Did You Enjoy Your Meal?

Do you find that when you eat at home, you must put on some loud music to accompany your meal?

I expect that there are many who cannot face eating without background or foreground music or perhaps television, but your writer does not.

Therefore, for me, it is difficult to go to a restaurant anywhere in the world and enjoy the experience. The problem is that most restaurants seek to please their clients by playing music with apparently, little thought. I can see that their aim is to attract customers and an empty silent restaurant is not going to do that. So they replace the silence and empty tables with music. So when people get hungry and sit down in the restaurant, is this because of or despite of the music ? The restaurant fills up and as the music stays on the people start shouting at each other, just to be heard. The speakers are cleverly placed so that there is no table where the music does not play in their ears.

My question is, are restaurants getting it right?

Let’s imagine that you own a relatively successful restaurant What’s’ your management strategy towards ambient music?

Live, themed music, but look at the size of those speakers!

For starters, how many potential customers walk by your restaurant when they here your musical offering? Is this because they do not like your taste in music? Should they? Who else likes your taste in music? The majority of people? Really? You don’t know? Why not?

Music after all is a very personal thing. Young people are unlikely to want to go to a restaurant playing the classical greats…as are elder people unlikely to want to listen to heavy metal and grunge with their salad. There is no ‘one size fits most’ when it comes to musical taste.

Music cannot only be judged by it’s genre but by the volume that the music is played. There is a type of music intended to be played at a volume just enough to break the silence. In the 20th century this was dubbed ‘musac’ and wafted from ceilings in lifts and shopping centres. Today, there might be ‘ambient music’; a soft mosaic of chords and natural sounds that is so bland that it is hardly noticeable, yet gently calming.

At the other end of the scale there are some people who enjoy and expect music to be loud, and perhaps young people fall into this category, although of course, not all.

So as a manager and owner of a restaurant, how can you attract the maximum number of customers? Do you let the staff play their favourites (as many managers do) or have you understood the need to carefully attract the maximum number of diners.

The decision may not be difficult. If you own a Greek restaurant, do you play Greek music to remind people of their holidays in Greece? It may sound obvious but how often does this happen in your experience?

I once went to an idyllic restaurant on a sandy beach in Kerala, India. The food was delicious but the music was ‘intended’ to please westerners. After suffering ‘Pretty Woman’ by the Whoevers, I handed the waiter my cassette tape of classical Indian music and asked him to play it. The ambiance totally changed. Suddenly I was in India!

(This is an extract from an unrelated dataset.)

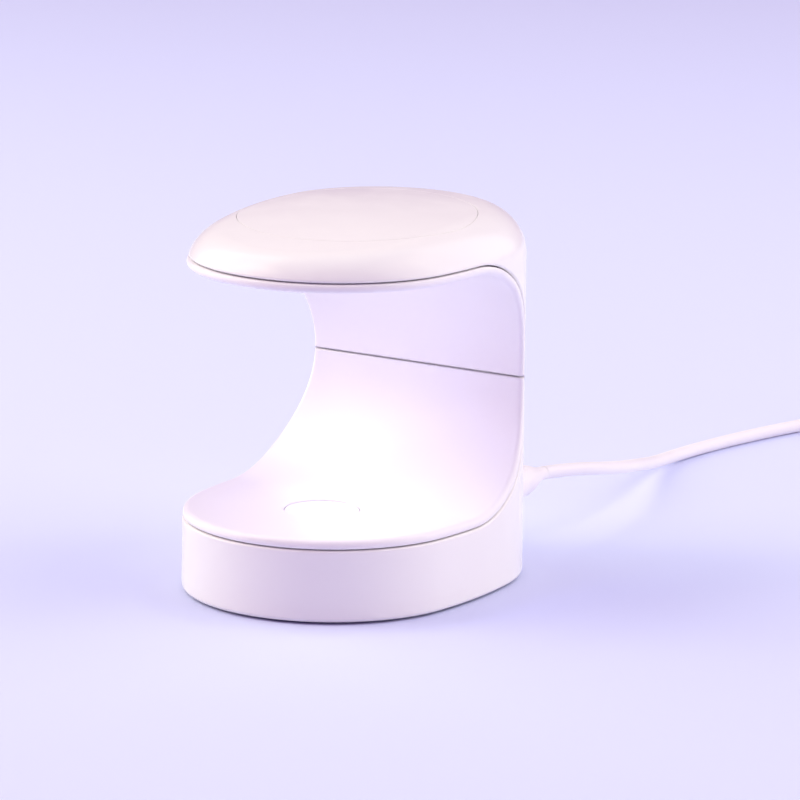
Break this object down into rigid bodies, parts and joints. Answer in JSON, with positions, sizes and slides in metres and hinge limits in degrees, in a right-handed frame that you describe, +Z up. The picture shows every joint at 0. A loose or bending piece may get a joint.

If you do not have a natural themed choice of music in your restaurant, how can you know what customers they like? The answer is to ask them. A simple question at the end of their meal about the music instead of ‘did you enjoy your meal?, would be a good start. Alternatively, a questionnaire printed on the place mat / menu enables a more anonymous and comprehensive response. It could include a question on the volume for instance.

A relaxing dining experience?

An obvious consequence to client satisfaction in your dining experience, is to offer some tables where there is deliberately no or very quiet music. This would please those whose taste in music is not ‘mainstream’, as already described. These would be ‘low music’ tables where there are no speakers hanging ominously from above. This particularly makes sense where there is pleasing natural ambient sound such as a river or the sea, birds, or wind in the trees. People need choice and the more people you can attract the more profit, surely?

There is a point where music becomes a contributory factor to noise. This can be defined in decibels, and happens when other sounds in the restaurant are taken into account. People natrually want to talk in restaurants and the level of noise in the restaurant will affect their ability to listen and talk to each other. There is a known effect where people talk above ambient noise levels in order to be heard. As more people talk the louder they have to talk. The effect is ear crunching.

Or perhaps the restuarant music is needed to conceal unwanted sounds. The noise from the kitchen, the TV on the wall, the busy road outside and other local noises that invade your restaurant, might be concealed by music but at a certain point, the music is the only sound in your control as manager. If people are shouting over it they are certainly not listening or enjoying it.

I personally will walk straight passed a restaurants if I do not like their music and or it is too loud. This means I just keep walking, and not because my taste in music is narrow. On the contrary it is very broad, but it is not ‘popular’. I have studied music and can play various musical instruments as well as sing, but given the option for music or not, regrettably my choice would always be the birds in the trees.

Spotted flycatcher Muscicapa striata; picture credit RSPB

The bottom line is, as for most business enterprises; are you offering what people want or what you want to offer to people? Generally, businesses based on personal taste or expectation of the tastes of others to match your own, fail. There is no room for peronsal egos when seeking to serve others. To attract and please people, entrepreneurs in dining or any other business, need to know what people want. Businesses like Mc Donalds and Costa Coffee prospered because they understood this principle and make money.

So, when it comes to musical ambience in the dining experience, what do people want?